François Piette

19 APR 2017

Geflopt model: Talbot‑Lago T26 GSL, een onterecht lot (+ VIDEO)

Dit is wellicht een van de mooiste naoorlogse Franse sportwagens. Maar ondanks uitzonderlijke looks en verleidelijke specificaties geraakten deze Talbot-Lago-coupés snel in de vergetelheid.

In de jaren 50 geraakten de Franse prestigeconstructeurs in zwaar weer. De Franse bevolking had geen geld meer om sportwagens te kopen, het wegennet was in verval geraakt, het relanceplan van de regering was vooral gericht op de massaconstructeurs, en de concurrentie van Britse producten, met de Jaguar XK120 op kop, was moordend.

Zwanenzang

De kleine constructeurs moesten het dus doen met de middelen die ze hadden. Met vooroorlogse chassis en motoren probeerden Hotchkiss, Delahaye, Bugatti en Talbot-Lago hun merken nieuw leven in te blazen. Maar dat lukte niet helemaal. In 1953 gooide Anthony Lago zijn laatste krachten in de strijd en ontwikkelde hij een nieuwe sportwagen die door Carlo Delaisse werd getekend. Het geweldige ontwerp verborg weliswaar verouderde onderdelen.

Presentatie

In 1953 zag de T26 GSL dus het licht. Onder de motorkap huisde een geweldige zescilinder-in-lijn van 4,5 liter, waarmee de auto bijna 200 km/u haalde. De versnellingsbak was een originele Wilson-preselector-versnellingsbak. Maar de torenhoge prijs smoorde zijn succes in de kiem: op twee jaar tijd werden er slechts 15 exemplaren verkocht. De auto klonk ook geweldig, maar miste levendigheid.

Viercilinder

Anthony Lago liet de moed niet zakken, en ruilde de zware zescilinder in voor een kleinere vier-in-lijn van 2,5 liter.

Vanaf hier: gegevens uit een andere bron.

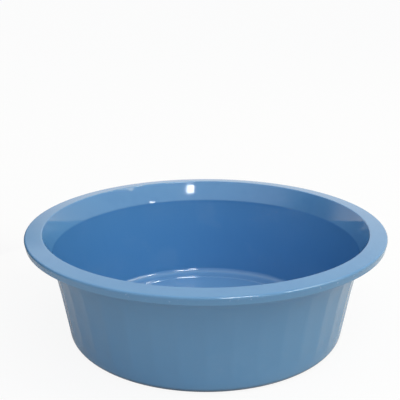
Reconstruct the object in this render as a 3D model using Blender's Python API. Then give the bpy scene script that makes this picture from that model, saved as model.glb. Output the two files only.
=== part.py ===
# Round plastic washing basin, one injection moulding, modelled as its seven turned sections.
# Metres, +Z up. The origin is the centre of the face that the basin stands on.
import math

import bmesh
import bpy

# Mouth and rim
BASIN_HEIGHT = 0.112
MOUTH_RADIUS = 0.163
FLANGE_WIDTH = 0.0172
FLANGE_DROP = 0.0014
FLANGE_THICKNESS = 0.0018
MOUTH_EDGE_RADIUS = 0.0012
UNDER_FLANGE_RADIUS = 0.0016

# Turned-down lip
LIP_DEPTH = 0.0076
LIP_THICKNESS = 0.0018
LIP_LEAN = math.radians(10.0)
LIP_EDGE_RADIUS = 0.0014
LIP_TIP_RADIUS = 0.0006
LIP_ROOT_WIDTH = 0.0045

# Flared collar and the rounded crease where it meets the wall
COLLAR_DEPTH = 0.0214
COLLAR_LEAN = math.radians(21.5)
COLLAR_THICKNESS = 0.0016
CREASE_RADIUS = 0.005
COLLAR_ROOT_DEPTH = 0.0055
WALL_ROOT_DEPTH = 0.004

# Tapered wall, which flares a little more in its head above the knee, and its flutes
WALL_LEAN = math.radians(9.37)
WALL_HEAD_LEAN = math.radians(12.3)
WALL_HEAD_DEPTH = 0.03
WALL_THICKNESS = 0.0015
FLUTE_COUNT = 40
FLUTE_DEPTH = 0.0003
FLUTE_FOOT_FADE = 0.012
FLUTE_HEAD_FADE = 0.008

# Heel, standing foot and raised floor panel
HEEL_RADIUS = 0.009
HEEL_ROOT_HEIGHT = 0.0045
FLOOR_THICKNESS = 0.0018
FOOT_WIDTH = 0.0115
PANEL_RISE = 0.0012
PANEL_STEP_WIDTH = 0.0014
BEAD_HEIGHT = 0.0007
BEAD_WIDTH = 0.0005
FOOT_ROOT_WIDTH = 0.0012
FOOT_LAND_WIDTH = 0.0018
GATE_RADIUS = 0.003
GATE_HEIGHT = 0.0006

# Clearances and mesh fineness
SEAM_GAP = 0.0003
MERGE_DISTANCE = 0.000001
RING_STEPS = 96
STEPS_PER_FLUTE = 6
CORNER_STEPS = 2
MOUTH_STEPS = 3
HEEL_STEPS = 4
FULL_TURN = 2.0 * math.pi
QUARTER_TURN = 0.5 * math.pi
HALF_GAP = SEAM_GAP / 2.0

BASIN_BLUE = (0.118, 0.275, 0.482, 1.0)
BASIN_ROUGHNESS = 0.28
SHARP_ANGLE = math.radians(35.0)


def clear_scene():
    for thing in list(bpy.data.objects):
        bpy.data.objects.remove(thing, do_unlink=True)


def plastic(name):
    material = bpy.data.materials.new(name)
    material.use_nodes = True
    shader = material.node_tree.nodes["Principled BSDF"]
    shader.inputs["Base Color"].default_value = BASIN_BLUE
    shader.inputs["Roughness"].default_value = BASIN_ROUGHNESS
    shader.inputs["Metallic"].default_value = 0.0
    material.diffuse_color = BASIN_BLUE
    return material


# Straight lines of the section, each as (radius, height) and a direction

def meet(line_a, line_b):
    (ar, az), (adr, adz) = line_a
    (br, bz), (bdr, bdz) = line_b
    cross = adr * bdz - adz * bdr
    along = ((br - ar) * bdz - (bz - az) * bdr) / cross
    return ar + along * adr, az + along * adz


def beside(line, distance):
    # The same line moved to the right of its direction
    (r, z), (dr, dz) = line
    length = math.hypot(dr, dz)
    return (r + distance * dz / length, z - distance * dr / length), (dr, dz)


def radius_on(line, height):
    (r, z), (dr, dz) = line
    return r + (height - z) * dr / dz


def height_on(line, radius):
    (r, z), (dr, dz) = line
    return z + (radius - r) * dz / dr


def through(point, other):
    return point, (other[0] - point[0], other[1] - point[1])


def leaning(point, lean):
    # A wall line that runs upwards and outwards through a point
    return point, (math.sin(lean), math.cos(lean))


def level(height):
    return (0.0, height), (1.0, 0.0)


def rounded(before, corner, after, radius, steps=CORNER_STEPS):
    # The arc of a given radius that replaces a corner between two neighbours
    in_r, in_z = before[0] - corner[0], before[1] - corner[1]
    out_r, out_z = after[0] - corner[0], after[1] - corner[1]
    in_length, out_length = math.hypot(in_r, in_z), math.hypot(out_r, out_z)
    in_r, in_z = in_r / in_length, in_z / in_length
    out_r, out_z = out_r / out_length, out_z / out_length
    half = 0.5 * math.acos(max(-1.0, min(1.0, in_r * out_r + in_z * out_z)))
    reach = min(radius / math.tan(half), 0.5 * in_length, 0.5 * out_length)
    bulge = reach * math.tan(half)
    mid_r, mid_z = in_r + out_r, in_z + out_z
    mid_length = math.hypot(mid_r, mid_z)
    away = math.hypot(reach, bulge)
    centre = corner[0] + away * mid_r / mid_length, corner[1] + away * mid_z / mid_length
    start = corner[0] + reach * in_r, corner[1] + reach * in_z
    end = corner[0] + reach * out_r, corner[1] + reach * out_z
    first = math.atan2(start[1] - centre[1], start[0] - centre[0])
    sweep = math.atan2(end[1] - centre[1], end[0] - centre[0]) - first
    sweep = (sweep + math.pi) % FULL_TURN - math.pi
    turns = [first + sweep * step / steps for step in range(steps + 1)]
    return [(centre[0] + bulge * math.cos(turn), centre[1] + bulge * math.sin(turn)) for turn in turns]


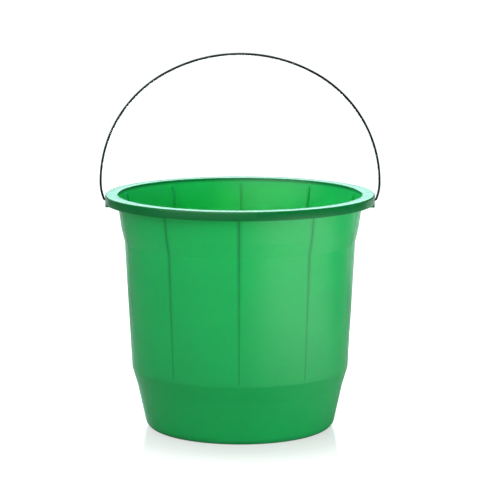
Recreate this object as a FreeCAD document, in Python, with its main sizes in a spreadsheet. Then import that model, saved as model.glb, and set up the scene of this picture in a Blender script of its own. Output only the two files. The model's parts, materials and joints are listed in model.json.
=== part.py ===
# Florist bucket: one moulded tapered shell with stacking ribs and two drilled lugs, and one bent wire bail.
# Millimetres. The origin is on the floor under the bucket's axis, +Z is up and X runs through both lugs.
import FreeCAD, Part

import math
import os

import Sketcher

SIZES = {
    # rim
    "rim_diameter": 290.0,
    "rim_height": 254.5,
    "rim_thickness": 1.8,
    "skirt_depth": 9.5,
    "skirt_thickness": 1.8,
    "rim_outer_round": 1.7,
    "rim_inner_round": 1.4,
    # wall, outer radii with the heights that they stand at
    "wall_thickness": 1.6,
    "collar_slope": 0.145,
    "collar_foot_radius": 127.7,
    "collar_foot_height": 218.0,
    "wall_top_radius": 124.2,
    "wall_top_height": 203.0,
    "shoulder_radius": 117.1,
    "shoulder_height": 66.0,
    "band_radius": 111.5,
    "band_height": 47.5,
    # base
    "corner_radius": 101.0,
    "corner_round": 10.4,
    "base_thickness": 2.0,
    "recess_radius": 84.0,
    "recess_depth": 1.5,
    # stacking ribs
    "rib_count": 10.0,
    "rib_thickness": 2.0,
    "rib_depth": 2.2,
    "rib_top_height": 250.0,
    "rib_runout": 5.0,
    # lugs
    "lug_width": 17.0,
    "lug_foot_height": 240.0,
    "lug_thickness": 3.0,
    "lug_web": 1.8,
    "lug_root_radius": 128.0,
    "bore_clearance": 0.08,
    # bail
    "pivot_height": 247.5,
    "wire_diameter": 2.5,
    "bail_half_width": 150.0,
    "bail_widest_height": 266.0,
    "bail_top_height": 404.4,
    "bail_top_radius": 166.0,
    "lug_bend_radius": 2.0,
    "lug_bend_start": 144.9,
    "hook_bend_radius": 2.0,
    "hook_reach": 139.5,
    "hook_length": 4.5,
}

# Where an outline's corners start before its constraints place them.
ROUGH_CENTRE = 10.0
ROUGH_RADIUS = 5.0
# Rounds that settle the tight bend's angle to well under a thousandth of a degree.
BEND_ROUNDS = 40

doc = FreeCAD.newDocument("florist_bucket")


def make_sheet():
    """Put every driving dimension in the document's sheet, one row each."""
    sheet = doc.addObject("Spreadsheet::Sheet", "sizes")
    for row, (alias, value) in enumerate(SIZES.items(), start=1):
        sheet.set(f"A{row}", alias)
        sheet.set(f"B{row}", str(value))
        sheet.setAlias(f"B{row}", alias)
    doc.recompute()
    return sheet


def origin_feature(body, role):
    """Return the plane or axis of the body's own origin that has this role."""
    return next(item for item in body.Origin.OriginFeatures if item.Role == role)


def attach_sketch(body, name, role):
    """Start a sketch on one of the body's origin planes."""
    sketch = body.newObject("Sketcher::SketchObject", name)
    sketch.AttachmentSupport = [(origin_feature(body, role), "")]
    sketch.MapMode = "FlatFace"
    return sketch


def bind_point(sketch, edge, end, across, up):
    """Tie one end of an edge to the sheet. A missing distance puts the point on that axis."""
    for kind, distance, axis in (("DistanceX", across, -2), ("DistanceY", up, -1)):
        if distance is None:
            sketch.addConstraint(Sketcher.Constraint("PointOnObject", edge, end, axis))
            continue
        start = 1.0 + edge + end
        index = sketch.addConstraint(Sketcher.Constraint(kind, -1, 1, edge, end, start))
        sketch.setExpression(f"Constraints[{index}]", distance)


def outline_sketch(body, name, role, corners):
    """Draw a closed outline of straight edges. Each corner is a pair of sheet expressions."""
    sketch = attach_sketch(body, name, role)
    count = len(corners)
    rough = []
    for i in range(count):
        turn = 2 * math.pi * i / count
        across = ROUGH_CENTRE + ROUGH_RADIUS * math.cos(turn)
        up = ROUGH_CENTRE + ROUGH_RADIUS * math.sin(turn)
        rough.append(FreeCAD.Vector(across, up, 0))
    for i in range(count):
        sketch.addGeometry(Part.LineSegment(rough[i], rough[(i + 1) % count]), False)
    for i in range(count):
        sketch.addConstraint(Sketcher.Constraint("Coincident", i, 2, (i + 1) % count, 1))
    for i, (across, up) in enumerate(corners):
        bind_point(sketch, i, 1, across, up)
    doc.recompute()
    return sketch


def ring_edges(feature, radius, height):
    """Name the circular edges about the vertical axis with this radius and height."""
    names = []
    for index, edge in enumerate(feature.Shape.Edges, start=1):
        if not isinstance(edge.Curve, Part.Circle):
            continue
        centre = edge.Curve.Center
        on_axis = math.hypot(centre.x, centre.y) < 0.01
        if on_axis and abs(edge.Curve.Radius - radius) < 0.02 and abs(centre.z - height) < 0.02:
            names.append(f"Edge{index}")
    return names


def repeat_about_axis(body, base, name, count_expression):
    """Repeat one feature evenly about the vertical axis."""
    pattern = body.newObject("PartDesign::PolarPattern", name)
    pattern.Originals = [base]
    pattern.Axis = (origin_feature(body, "Z_Axis"), [""])
    pattern.Angle = 360.0
    pattern.setExpression("Occurrences", count_expression)
    body.Tip = pattern
    doc.recompute()
    return pattern


# Sheet expressions: the rim's underside, the collar's outer radius at a height, and the radius where the
# inside of the wall would meet the floor without rounding.
RIM_UNDERSIDE = "sizes.rim_height - sizes.rim_thickness"
COLLAR_AT = "sizes.collar_foot_radius + ({height} - sizes.collar_foot_height) * sizes.collar_slope"
INNER_CORNER = (
    "sizes.corner_radius + sizes.base_thickness * (sizes.band_radius - sizes.corner_radius)"
    " / sizes.band_height - sizes.wall_thickness"
)


def wall_corners(inset, foot, top):
    """List the corners of the wall's line, set in by a distance, between its foot and its top."""
    kinks = ["band", "shoulder", "wall_top", "collar_foot"]
    middle = [(f"sizes.{name}_radius - {inset}", f"sizes.{name}_height") for name in kinks]
    return [foot] + middle + [top]


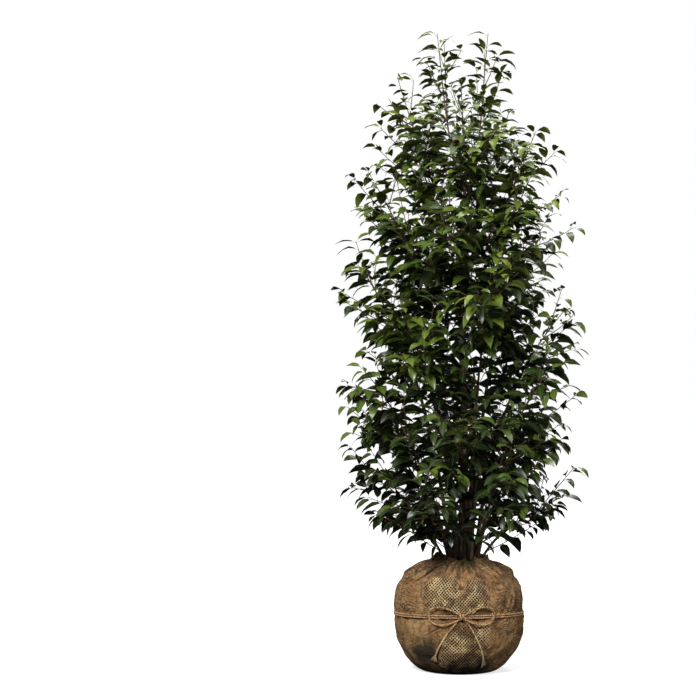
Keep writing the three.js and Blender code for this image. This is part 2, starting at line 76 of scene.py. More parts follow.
# One column for each level of the crown. Its stems stand on a ring in the ball's mouth, on the side of the
# trunk or on the trunk's tip.
LEVEL_SIZES = {
    "name": ("skirt", "low", "middle", "shoulder", "upper", "leader", "top"),
    "count": (6, 6, 6, 6, 5, 2, 1),
    "turn": (0, 27, -10, 16, -8, 0, 100),
    "drift": (12, -6, 2, 8, 12, 12, 16),
    "tilt": (0, 0, 0, 0, 34, 0, 0),
    "stagger": (44, 66, 72, 62, 46, 0, 20),
    "droop": (22, 20, 16, 12, 6, -2, -2),
    "tip_radius": (292, 322, 318, 288, 220, 76, 44),
    "tip_height": (540, 846, 1156, 1435, 1706, 1927, 1796),
    "tip_pitch": (20, 44, 50, 58, 70, 84, 84),
    "tip_reach": (120, 210, 270, 150, 160, 170, 100),
    "foot_ring": (51, 46, 36, None, None, None, None),
    "trunk_height": (None, None, None, 985, 1215, 1432, None),
    "trunk_step": (None, None, None, 27, 34, 30, None),
    "foot_pitch": (62, 76, 84, 40, 44, 62, 86),
    "foot_reach": (110, 200, 340, 130, 120, 90, 90),
    "foot_radius": (4.6, 6, 7.2, 4.6, 4.4, 4.2, 4.2),
    "bough_share": (0.36, 0.4, 0.54, 0, 0, 0, 0),
    "twigs": (4, 5, 5, 6, 5, 5, 5),
    "twig_length": (150, 185, 190, 185, 170, 120, 120),
    # What only the dressed plant has: how its twigs lift, the side shoots on each stem, how much further
    # apart the spurs stand, the size of the leaves and the darkest green a spray may take, so that the high
    # levels' sprays keep the lighter greens of painted light.
    "lift": (0.02, 0.08, 0.14, 0.2, 0.28, 0.32, 0.32),
    "side_shoots": (6, 8, 10, 9, 9, 3, 3),
    "spur_spacing": (3.1, 1.9, 1.52, 1.58, 1.65, 2.4, 1.8),
    "leaf_scale": (1, 1.07, 1.1, 1.08, 1.04, 1.04, 1),
    "least_tone": (0, 0, 0, 0, 1, 2, 2),
}
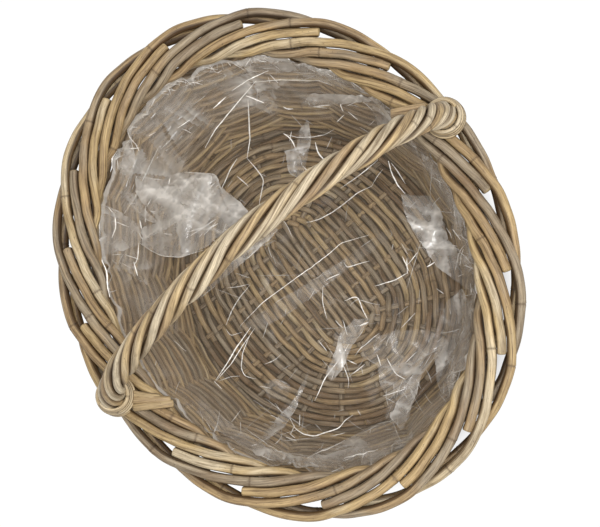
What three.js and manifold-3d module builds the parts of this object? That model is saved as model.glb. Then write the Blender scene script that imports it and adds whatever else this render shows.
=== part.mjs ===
// Oval rattan basket with a roped bow handle, a plaited border and a loose clear film liner.
// Units are millimetres, +Z is up, +X runs along the basket, and the origin is on the ground
// under its middle. Every stake is one rod from the foot of the wall to its cut end in the border.
import * as THREE from 'three';
import Module from 'manifold-3d';
import { mergeVertices } from 'three/addons/utils/BufferGeometryUtils.js';

// Basket outline
const rimLength = 403;
const rimWidth = 342;
const rimHeight = 170;
const footLength = 290;
const footWidth = 252;
const wallThickness = 16;
const wallBow = 4;
const seat = 0.3;

// Rods of the border, which are the stakes of the wall
const stakeCount = 18;
const rodDiameter = 6.6;
const rodGap = 0.9;
const channelGap = 0.6;
const stakeFoot = 3;
const stakeLead = 0.95;
const crossingPitches = 1.6;
const cutEnd = 5.7;
const cutEndAtBow = 5.62;
const wallInset = 6;

// Bands of the wall and the base
const footBandHeight = 18;
const topBandHeight = 12;
const bandBulge = 1.5;
const sideRows = 12;
const rowOutside = 7.2;
const rowBetween = 1;
const rowInside = 5.2;
const baseLift = 2;
const baseThickness = 11;
const baseTurn = 5.5;
const stickDiameter = 4.4;
const shortStickCount = 2;
const shortStickSpacing = 44;
const longStickCount = 4;
const longStickSpacing = 6.2;
const fanStart = 46;
const fanStep = 26;
const sideStickAngles = [64, 87];
const sideStickSpacing = 9;

// Bow handle
const handleTurn = 7;
const handleRise = 136;
const archFoot = 12;
const archRoundness = 1.65;
const bowStation = 5.7;
const bowOffset = 7.6;
const bowBend = 30;
const bowDiameter = 6.6;
const bowDepth = 76;
const strandCount = 6;
const strandDiameter = 5.8;
const strandGap = 0.6;
const strandLead = 105;
const strandLift = 3;

// Collar wound round each foot of the handle
const collarDiameter = 4.5;
const collarTurns = 3.25;
const collarRise = 5.1;
const collarFlare = 2;
const collarTail = 23;

// Film liner
const filmThickness = 0.8;
const filmGap = 0.8;
const foldCount = 14;
const foldDepth = 7;
const linerDrop = 3;

// Facets
const sharpestTurn = 0.36;
const wallStep = 50;
const borderStep = 19;
const stepsPerLead = 12;
const stepsPerTurn = 14;
const rodSides = 5;
const bowSides = 8;
const linerSegments = 56;

const rodRadius = rodDiameter / 2;
const rodSpacing = rodDiameter + rodGap;
const fullTurn = 2 * Math.PI;
const lerp = THREE.MathUtils.lerp;

// The border is a band of rods. Its half width follows from the rods that lie side by side in it:
// two rods share a pitch, so they cross the band at the angle that keeps them one spacing apart.
const rimLevel = rimHeight - rodRadius;
const roughPitch = Math.PI * (rimLength + rimWidth) / 2 / stakeCount;
const roughHalfBand = crossingPitches * rodSpacing / Math.sqrt(1 - (2 * rodSpacing / roughPitch) ** 2);
const edgeRun = 1.22;
const bandReach = edgeRun * roughHalfBand + rodRadius;
const rimHalfLength = rimLength / 2 - bandReach;
const rimHalfWidth = rimWidth / 2 - bandReach;
const rimOval = new THREE.EllipseCurve(0, 0, rimHalfLength, rimHalfWidth);
rimOval.arcLengthDivisions = 720;
const pitch = rimOval.getLength() / stakeCount;
const crossingAngle = Math.asin(2 * rodSpacing / pitch);
const halfBand = crossingPitches * pitch * Math.tan(crossingAngle) / 2;

// The wall stands under the border, and its middle surface leans in towards the foot.
const lowestRod = 1.27 * rodSpacing + rodRadius;
const wallTop = rimLevel - lowestRod - seat;
const topHalfLength = rimHalfLength - wallInset;
const topHalfWidth = rimHalfWidth - wallInset;
const footHalfLength = (footLength - wallThickness) / 2;
const footHalfWidth = (footWidth - wallThickness) / 2;
const wallSurface = wallThickness / 2;

function wallHalfAxes(height) {
  const rise = Math.min(height / wallTop, 1);
  const bow = 4 * wallBow * rise * (1 - rise);
  return [
    lerp(footHalfLength, topHalfLength, rise) + bow,
    lerp(footHalfWidth, topHalfWidth, rise) + bow,
  ];
}

// Share of the rim's length at an angle of the ellipse's own parameter.
function rimShareAt(angle) {
  const lengths = rimOval.getLengths();
  const place = angle / fullTurn * (lengths.length - 1);
  const index = Math.floor(place);
  return lerp(lengths[index], lengths[index + 1], place - index) / lengths.at(-1);
}

const handleAngle = Math.PI / 2 + THREE.MathUtils.degToRad(handleTurn);
const handleParameter = Math.atan2(
  Math.sin(handleAngle) * rimHalfLength,
  Math.cos(handleAngle) * rimHalfWidth,
);
const firstShare = rimShareAt(handleParameter) + bowStation / stakeCount;

// A point of the border or the wall: pitches clockwise along the rim, millimetres outwards
// from the band's middle line, and height above the ground.
function rimPoint(pitches, outwards, height) {
  const share = THREE.MathUtils.euclideanModulo(firstShare - pitches / stakeCount, 1);
  const angle = fullTurn * rimOval.getUtoTmapping(share);
  const [halfLength, halfWidth] = wallHalfAxes(height);
  const length = halfLength + wallInset;
  const width = halfWidth + wallInset;
  const normal = new THREE.Vector3(width * Math.cos(angle), length * Math.sin(angle), 0).normalize();
  return new THREE.Vector3(length * Math.cos(angle), width * Math.sin(angle), height)
    .addScaledVector(normal, outwards);
}

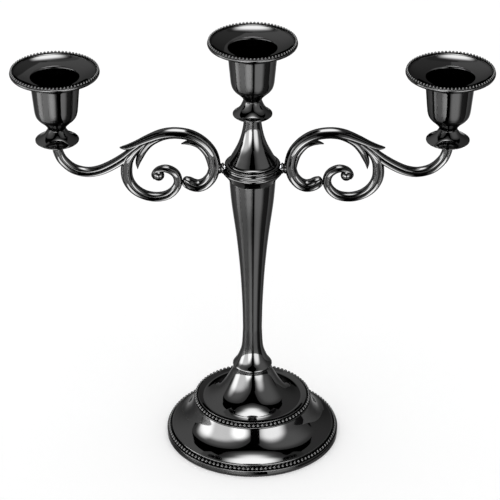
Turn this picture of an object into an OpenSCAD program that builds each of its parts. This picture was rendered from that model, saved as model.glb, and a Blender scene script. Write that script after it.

Ook die motor stamde uit de vooroorlogse tijd en ontwikkelde 120 pk. De Talbot-Lago werd omgedoopt in T14 (voor 14 fiscale pk’s). De lichtere motor werd gekoppeld aan een Pont-à-Mousson-versnellingsbak met vier verzetten. De auto werd levendiger maar boette nauwelijks in aan prestaties: hij haalde nog steeds 180 km/u. Maar de prijs was nog steeds te hoog: meer dan twee keer zo duur als een Citroën DS. Ook de motor was niet bijster betrouwbaar. Er werden slechts 45 exemplaren verkocht…

V8!

Anthony Lago boog nog steeds het hoofd niet. Na de vier- en zescilinders volgde een BMW-V8. Die bestond uit aluminium en woog minder dan de vorige motoren. De Beierse 2.5 V8 produceerde 140 pk en een romige klank.

De Talbot-Lago “America” (in de video) ruilde het stuur rechts in voor een exemplaar links en werd de beste van de reeks. Hij was krachtiger en dynamischer, maar de prijs… was nu drie keer zo hoog als die van een Citroën DS. Er werden 12 stuks gebouwd.

Halfslachtige V8

Door financiële problemen en het uitblijven van succes voor het model moest Anthony Lago eind 1958 zijn bedrijf verkopen. Simca nam het over. Het Franse merk probeerde nog af te geraken van de laatste koetswerken door er een eigen V8 in te stoppen. Maar die had lang niet het karakter van de BMW-motor, en produceerde amper 95 pk. Daar werden slechts vijf of zes modellen van gebouwd.

Vandaag

Op basis van de productiecijfers vermoed je wellicht dat de Talbot-Lago bijzonder zeldzaam is. De zescilinder is de meest authentieke, want die had de Talbot-Lago-motor uit de Grote Prijzen. De T14 is de “vaakst voorkomende” en zal vintage-liefhebbers weten te plezieren. De “America” is de meest gegeerde voor wie van rijden houdt, terwijl de laatste versie met Simca-V8 gewoon onvindbaar is. Maar denk er niet te lang over na als je er een vindt, gezien de beperkte productie. Er een prijs op plakken is daarom moeilijk, maar reken niet op minder dan € 250.000.